Mr. Lackner had been arrested on a drunken driving charge after being pulled over on Montauk Highway on Napeague in 2015. At the time police said his vehicle was moving at 95 miles per hour. His attorney, Chris Carillo, pointed out that Mr. Lackner’s mother was in the court during the arraignment, and said he was not a flight risk. Justice Tekulsky set his bail at $5,000, which was posted.

In other action this week, an East Hampton man, Glen A. Kittren, 46, was behind the wheel of a 2002 Subaru when he was pulled over on Springs-Fireplace Road in East Hampton on Friday evening. Police said he was stopped because of a burned-out headlight. Arrested after allegedly failing roadside sobriety tests, a breath test at headquarters produced an alleged reading of .13 of 1 percent, over the .08 levels that define intoxication.

 Mr. Kittren’s 3-year-old child was in the car at the time of his arrest, police said. He was charged with multiple felonies, including driving while intoxicated under Leandra’s Law, which makes it a crime to drive drunk with a passenger 15 or younger, as well as drunken driving with a prior conviction within the past 10 years. He had pleaded guilty to a misdemeanor charge of drunken driving in June of 2014. On Friday night, he was also charged with driving without a license as a felony and a misdemeanor charge of endangering the welfare of a child. Bail was set at $25,000, with a $50,000 bond alternative. He remained in custody as of yesterday morning. The law requires the district attorney’s office to obtain an indictment by the end of the day today or release him. 
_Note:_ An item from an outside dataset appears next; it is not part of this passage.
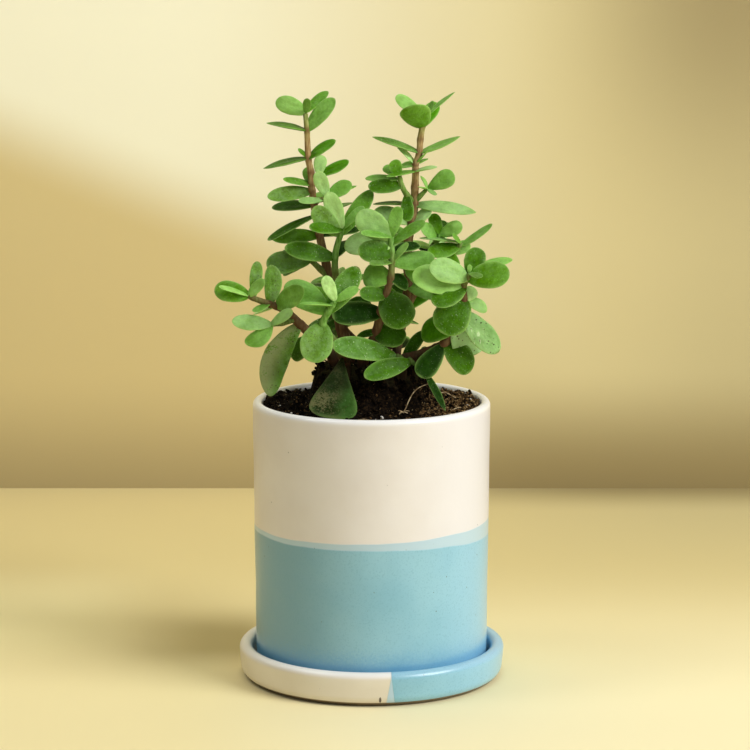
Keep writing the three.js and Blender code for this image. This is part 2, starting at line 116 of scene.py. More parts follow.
def stage_sheet(name, corners, axis, first, painted_light_patches, one_sided=False):
    """A sheet whose tone grades softly, with painted light and shade. A patch is a tone and its
    edges; each edge is the weight of X, the weight of the other axis, and where the tone starts and
    is full, in metres. A one-sided sheet is clear from its back, so the plant can be seen from all
    round."""
    bm = bmesh.new()
    bm.faces.new([bm.verts.new(corner) for corner in corners])
    material, node = new_material(name)
    axes = node("SeparateXYZ", node("TexCoord", out="Object")).node.outputs
    graded = linear(first)
    for tone, *edges in painted_light_patches:
        share = 1.0
        for of_x, of_axis, start, full in edges:
            along = node("Math", axes["X"], of_x, **TIMES)
            along = node("Math", axes[axis], of_axis, along, **TIMES_PLUS)
            share = node("Math", share, node("MapRange", along, start, full, **SMOOTH), **TIMES)
        graded = node("Mix", share, graded, linear(tone), **COLOURS)
    surface = node("BsdfPrincipled", Base_Color=graded, Roughness=0.85)
    if one_sided:
        back = node("NewGeometry", out="Backfacing")
        surface = node("MixShader", back, surface, node("BsdfTransparent"))
    node("OutputMaterial", surface)
    object_from(name, bm, material, smooth=False)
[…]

Felony unlicensed driving and drunken driving as a misdemeanor were the charges for Sergio Salazar-Dominguez, 35, early on Saturday morning. He was pulled over in a 2004 Chevrolet because, police said, turning onto Newtown Lane from Pantigo Road in East Hampton he drove over hazard markings, and was moving at “an unreasonably slow speed.” His breath test at headquarters produced a .11 reading, according to police. 

Mr. Salazar-Dominguez’s license had been suspended in August after he was charged by East Hampton Village police with drunken driving. That case is pending. When he was arraigned after that arrest, Justice Steven Tekulsky told Mr. Salazar-Dominguez, as he does every defendant arraigned on drunken driving charges, that he was suspending his driving privileges. “You cannot drive,” Justice Tekulsky had said, adding that if he did he would be sentenced to jail time, the exact situation Mr. Salazar-Dominguez now found himself in. Justice Tekulsky set bail at $5,000. He remained in custody unable to make bail, but will be released today if not indicted.
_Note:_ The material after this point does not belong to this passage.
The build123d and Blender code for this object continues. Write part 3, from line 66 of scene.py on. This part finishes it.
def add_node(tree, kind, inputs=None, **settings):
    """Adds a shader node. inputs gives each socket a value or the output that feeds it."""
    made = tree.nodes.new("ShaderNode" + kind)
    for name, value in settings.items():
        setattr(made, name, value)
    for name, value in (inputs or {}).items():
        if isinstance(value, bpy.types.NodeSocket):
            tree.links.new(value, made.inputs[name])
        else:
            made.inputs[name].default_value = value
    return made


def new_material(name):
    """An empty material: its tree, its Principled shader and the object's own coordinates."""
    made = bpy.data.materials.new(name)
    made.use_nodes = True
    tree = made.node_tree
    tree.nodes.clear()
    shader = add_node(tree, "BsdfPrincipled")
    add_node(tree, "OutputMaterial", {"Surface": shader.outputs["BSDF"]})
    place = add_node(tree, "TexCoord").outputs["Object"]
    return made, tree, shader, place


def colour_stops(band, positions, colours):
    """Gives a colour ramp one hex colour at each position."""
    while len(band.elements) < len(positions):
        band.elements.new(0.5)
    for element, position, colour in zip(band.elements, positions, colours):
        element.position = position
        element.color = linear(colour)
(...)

Meanwhile, three people were charged with drunken driving last week that were not felonies. Robert Cunningham, 67, of Springs was driving a 1992 Chrysler Le Baron early Sunday morning, police said, when he made an erratic turn onto Amagansett Main Street, causing an officer to pull him over near the Amagansett School. According to police, Mr. Cunningham, after coming to a stop on the shoulder, put his car in reverse, backing right into the front end of the police cruiser. 

Allegedly failing roadside sobriety tests, he was taken to headquarters, where a breath test produced a reading of .17 of 1 percent, well in excess of the .08 mark that triggers a driving while intoxicated charge, the police said. He also was written up for several alleged traffic violations, including backing up unsafely. “I had two drinks,” he is reported to have told the arresting officer. Arraigned later Sunday morning in front Justice Tekulsky, he was released without bail.

Also released without bail on Sunday following a D.W.I. charge was Monica A. Contreras, 31, of East Hampton. She was driving a 2014 Jeep Wrangler on Montauk Highway in Montauk when she repeatedly swerved across lane lines, police said. “You are not eligible for a hardship license,” she was told by Justice Tekulsky during her arraignment. That was because, according to police, she had refused to take the breath test at headquarters. 

Robin G. Prager, 56, was arrested Friday night on a D.W.I. charge. Police said she was headed north in a 2001 Mazda on Abraham’s Path after sunset without turning on the car’s headlights. Ms. Prager had the lowest breath test reading of the week, at .09. She was released Saturday after being arraigned without having to post bail but with a future date on Justice Tekulsky’s criminal calendar.